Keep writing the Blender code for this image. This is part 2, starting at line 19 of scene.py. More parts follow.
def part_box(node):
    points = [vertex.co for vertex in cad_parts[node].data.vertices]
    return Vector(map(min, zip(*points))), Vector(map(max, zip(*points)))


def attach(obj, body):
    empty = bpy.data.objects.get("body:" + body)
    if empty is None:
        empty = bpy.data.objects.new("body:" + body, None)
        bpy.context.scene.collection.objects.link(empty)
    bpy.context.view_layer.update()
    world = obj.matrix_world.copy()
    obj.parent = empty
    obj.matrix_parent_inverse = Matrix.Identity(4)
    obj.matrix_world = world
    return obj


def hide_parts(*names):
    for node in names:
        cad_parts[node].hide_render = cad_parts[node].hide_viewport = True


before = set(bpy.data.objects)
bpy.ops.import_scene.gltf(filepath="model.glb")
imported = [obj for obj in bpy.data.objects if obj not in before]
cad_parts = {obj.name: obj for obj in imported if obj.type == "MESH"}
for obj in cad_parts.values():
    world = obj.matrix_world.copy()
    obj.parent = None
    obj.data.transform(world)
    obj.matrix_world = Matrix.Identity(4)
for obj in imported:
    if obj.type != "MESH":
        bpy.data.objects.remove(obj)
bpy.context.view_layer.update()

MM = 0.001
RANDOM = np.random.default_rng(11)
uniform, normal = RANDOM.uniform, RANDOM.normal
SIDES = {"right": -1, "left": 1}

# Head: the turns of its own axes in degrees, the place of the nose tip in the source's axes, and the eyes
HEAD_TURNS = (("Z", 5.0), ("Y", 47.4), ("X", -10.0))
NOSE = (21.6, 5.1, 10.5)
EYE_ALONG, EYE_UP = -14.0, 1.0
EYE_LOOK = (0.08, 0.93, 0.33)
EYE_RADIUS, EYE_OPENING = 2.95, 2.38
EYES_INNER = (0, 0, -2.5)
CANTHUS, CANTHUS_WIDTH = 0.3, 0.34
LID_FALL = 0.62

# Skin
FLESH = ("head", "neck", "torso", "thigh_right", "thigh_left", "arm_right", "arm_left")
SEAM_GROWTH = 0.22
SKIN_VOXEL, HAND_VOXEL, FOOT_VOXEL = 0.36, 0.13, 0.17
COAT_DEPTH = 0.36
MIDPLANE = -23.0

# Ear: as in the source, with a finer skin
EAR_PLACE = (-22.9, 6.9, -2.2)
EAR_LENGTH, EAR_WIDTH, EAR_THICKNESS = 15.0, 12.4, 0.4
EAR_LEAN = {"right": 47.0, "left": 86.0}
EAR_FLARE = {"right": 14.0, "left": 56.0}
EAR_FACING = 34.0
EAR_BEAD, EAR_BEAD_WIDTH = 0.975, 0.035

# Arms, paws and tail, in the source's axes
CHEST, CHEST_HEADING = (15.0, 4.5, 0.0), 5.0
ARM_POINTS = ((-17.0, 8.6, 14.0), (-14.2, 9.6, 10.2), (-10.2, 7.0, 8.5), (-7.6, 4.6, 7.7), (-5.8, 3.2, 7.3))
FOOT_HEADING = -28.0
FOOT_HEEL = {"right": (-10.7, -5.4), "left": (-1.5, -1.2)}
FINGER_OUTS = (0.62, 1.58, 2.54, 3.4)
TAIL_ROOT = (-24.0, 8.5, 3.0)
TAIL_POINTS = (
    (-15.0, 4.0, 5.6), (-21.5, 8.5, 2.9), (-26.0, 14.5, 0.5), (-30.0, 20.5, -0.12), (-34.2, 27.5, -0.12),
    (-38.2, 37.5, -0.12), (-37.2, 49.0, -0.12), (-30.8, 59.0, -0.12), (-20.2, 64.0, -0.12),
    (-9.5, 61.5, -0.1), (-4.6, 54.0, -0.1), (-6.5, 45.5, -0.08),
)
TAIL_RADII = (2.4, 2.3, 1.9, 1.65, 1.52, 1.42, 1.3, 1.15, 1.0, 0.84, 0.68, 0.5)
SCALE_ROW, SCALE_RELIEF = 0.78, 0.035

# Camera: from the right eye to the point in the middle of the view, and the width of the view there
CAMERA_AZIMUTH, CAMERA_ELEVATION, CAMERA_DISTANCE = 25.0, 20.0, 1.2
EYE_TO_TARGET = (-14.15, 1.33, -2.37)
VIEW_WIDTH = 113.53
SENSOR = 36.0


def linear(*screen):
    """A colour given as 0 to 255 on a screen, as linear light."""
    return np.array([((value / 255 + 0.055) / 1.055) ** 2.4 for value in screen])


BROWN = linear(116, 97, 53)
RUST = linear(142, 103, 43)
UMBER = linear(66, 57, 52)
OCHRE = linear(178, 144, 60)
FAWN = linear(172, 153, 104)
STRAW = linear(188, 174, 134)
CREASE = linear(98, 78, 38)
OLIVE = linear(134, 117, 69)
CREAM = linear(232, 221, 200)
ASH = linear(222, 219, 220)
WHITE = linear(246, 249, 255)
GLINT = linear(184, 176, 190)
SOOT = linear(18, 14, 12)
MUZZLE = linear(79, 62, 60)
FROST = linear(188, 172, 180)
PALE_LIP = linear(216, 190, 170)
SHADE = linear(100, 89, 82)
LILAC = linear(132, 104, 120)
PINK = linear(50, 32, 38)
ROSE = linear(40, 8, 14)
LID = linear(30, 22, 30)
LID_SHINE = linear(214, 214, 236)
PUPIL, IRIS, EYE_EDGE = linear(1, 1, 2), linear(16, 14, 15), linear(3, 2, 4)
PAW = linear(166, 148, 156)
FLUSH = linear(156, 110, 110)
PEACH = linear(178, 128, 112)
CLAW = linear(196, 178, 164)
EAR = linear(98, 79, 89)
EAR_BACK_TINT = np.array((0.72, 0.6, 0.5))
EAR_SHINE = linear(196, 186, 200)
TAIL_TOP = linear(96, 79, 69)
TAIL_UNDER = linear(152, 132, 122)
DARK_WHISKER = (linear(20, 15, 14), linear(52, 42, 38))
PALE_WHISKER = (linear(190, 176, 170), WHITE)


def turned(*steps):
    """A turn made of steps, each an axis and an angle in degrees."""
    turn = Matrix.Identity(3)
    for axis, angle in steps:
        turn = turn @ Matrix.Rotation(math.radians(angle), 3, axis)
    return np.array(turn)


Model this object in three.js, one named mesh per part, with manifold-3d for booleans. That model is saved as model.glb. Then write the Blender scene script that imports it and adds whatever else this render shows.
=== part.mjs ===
#####
Transcribe the whole listing exactly.

Keep writing the Blender code for this image. This is part 2, starting at line 19 of scene.py. More parts follow.
def part_box(node):
    points = [vertex.co for vertex in cad_parts[node].data.vertices]
    return Vector(map(min, zip(*points))), Vector(map(max, zip(*points)))


def attach(obj, body):
    empty = bpy.data.objects.get("body:" + body)
    if empty is None:
        empty = bpy.data.objects.new("body:" + body, None)
        bpy.context.scene.collection.objects.link(empty)
    bpy.context.view_layer.update()
    world = obj.matrix_world.copy()
    obj.parent = empty
    obj.matrix_parent_inverse = Matrix.Identity(4)
    obj.matrix_world = world
    return obj


def hide_parts(*names):
    for node in names:
        cad_parts[node].hide_render = cad_parts[node].hide_viewport = True


before = set(bpy.data.objects)
bpy.ops.import_scene.gltf(filepath="model.glb")
imported = [obj for obj in bpy.data.objects if obj not in before]
cad_parts = {obj.name: obj for obj in imported if obj.type == "MESH"}
for obj in cad_parts.values():
    world = obj.matrix_world.copy()
    obj.parent = None
    obj.data.transform(world)
    obj.matrix_world = Matrix.Identity(4)
for obj in imported:
    if obj.type != "MESH":
        bpy.data.objects.remove(obj)
bpy.context.view_layer.update()

MM = 0.001
RANDOM = np.random.default_rng(11)
uniform, normal = RANDOM.uniform, RANDOM.normal
SIDES = {"right": -1, "left": 1}

# Head: the turns of its own axes in degrees, the place of the nose tip in the source's axes, and the eyes
HEAD_TURNS = (("Z", 5.0), ("Y", 47.4), ("X", -10.0))
NOSE = (21.6, 5.1, 10.5)
EYE_ALONG, EYE_UP = -14.0, 1.0
EYE_LOOK = (0.08, 0.93, 0.33)
EYE_RADIUS, EYE_OPENING = 2.95, 2.38
EYES_INNER = (0, 0, -2.5)
CANTHUS, CANTHUS_WIDTH = 0.3, 0.34
LID_FALL = 0.62

# Skin
FLESH = ("head", "neck", "torso", "thigh_right", "thigh_left", "arm_right", "arm_left")
SEAM_GROWTH = 0.22
SKIN_VOXEL, HAND_VOXEL, FOOT_VOXEL = 0.36, 0.13, 0.17
COAT_DEPTH = 0.36
MIDPLANE = -23.0

# Ear: as in the source, with a finer skin
EAR_PLACE = (-22.9, 6.9, -2.2)
EAR_LENGTH, EAR_WIDTH, EAR_THICKNESS = 15.0, 12.4, 0.4
EAR_LEAN = {"right": 47.0, "left": 86.0}
EAR_FLARE = {"right": 14.0, "left": 56.0}
EAR_FACING = 34.0
EAR_BEAD, EAR_BEAD_WIDTH = 0.975, 0.035

# Arms, paws and tail, in the source's axes
CHEST, CHEST_HEADING = (15.0, 4.5, 0.0), 5.0
ARM_POINTS = ((-17.0, 8.6, 14.0), (-14.2, 9.6, 10.2), (-10.2, 7.0, 8.5), (-7.6, 4.6, 7.7), (-5.8, 3.2, 7.3))
FOOT_HEADING = -28.0
FOOT_HEEL = {"right": (-10.7, -5.4), "left": (-1.5, -1.2)}
FINGER_OUTS = (0.62, 1.58, 2.54, 3.4)
TAIL_ROOT = (-24.0, 8.5, 3.0)
TAIL_POINTS = (
    (-15.0, 4.0, 5.6), (-21.5, 8.5, 2.9), (-26.0, 14.5, 0.5), (-30.0, 20.5, -0.12), (-34.2, 27.5, -0.12),
    (-38.2, 37.5, -0.12), (-37.2, 49.0, -0.12), (-30.8, 59.0, -0.12), (-20.2, 64.0, -0.12),
    (-9.5, 61.5, -0.1), (-4.6, 54.0, -0.1), (-6.5, 45.5, -0.08),
)
TAIL_RADII = (2.4, 2.3, 1.9, 1.65, 1.52, 1.42, 1.3, 1.15, 1.0, 0.84, 0.68, 0.5)
SCALE_ROW, SCALE_RELIEF = 0.78, 0.035

# Camera: from the right eye to the point in the middle of the view, and the width of the view there
CAMERA_AZIMUTH, CAMERA_ELEVATION, CAMERA_DISTANCE = 25.0, 20.0, 1.2
EYE_TO_TARGET = (-14.15, 1.33, -2.37)
VIEW_WIDTH = 113.53
SENSOR = 36.0


def linear(*screen):
    """A colour given as 0 to 255 on a screen, as linear light."""
    return np.array([((value / 255 + 0.055) / 1.055) ** 2.4 for value in screen])


BROWN = linear(116, 97, 53)
RUST = linear(142, 103, 43)
UMBER = linear(66, 57, 52)
OCHRE = linear(178, 144, 60)
FAWN = linear(172, 153, 104)
STRAW = linear(188, 174, 134)
CREASE = linear(98, 78, 38)
OLIVE = linear(134, 117, 69)
CREAM = linear(232, 221, 200)
ASH = linear(222, 219, 220)
WHITE = linear(246, 249, 255)
GLINT = linear(184, 176, 190)
SOOT = linear(18, 14, 12)
MUZZLE = linear(79, 62, 60)
FROST = linear(188, 172, 180)
PALE_LIP = linear(216, 190, 170)
SHADE = linear(100, 89, 82)
LILAC = linear(132, 104, 120)
PINK = linear(50, 32, 38)
ROSE = linear(40, 8, 14)
LID = linear(30, 22, 30)
LID_SHINE = linear(214, 214, 236)
PUPIL, IRIS, EYE_EDGE = linear(1, 1, 2), linear(16, 14, 15), linear(3, 2, 4)
PAW = linear(166, 148, 156)
FLUSH = linear(156, 110, 110)
PEACH = linear(178, 128, 112)
CLAW = linear(196, 178, 164)
EAR = linear(98, 79, 89)
EAR_BACK_TINT = np.array((0.72, 0.6, 0.5))
EAR_SHINE = linear(196, 186, 200)
TAIL_TOP = linear(96, 79, 69)
TAIL_UNDER = linear(152, 132, 122)
DARK_WHISKER = (linear(20, 15, 14), linear(52, 42, 38))
PALE_WHISKER = (linear(190, 176, 170), WHITE)


def turned(*steps):
    """A turn made of steps, each an axis and an angle in degrees."""
    turn = Matrix.Identity(3)
    for axis, angle in steps:
        turn = turn @ Matrix.Rotation(math.radians(angle), 3, axis)
    return np.array(turn)


Model this object in three.js, one named mesh per part, with manifold-3d for booleans. That model is saved as model.glb. Then write the Blender scene script that imports it and adds whatever else this render shows.
=== part.mjs ===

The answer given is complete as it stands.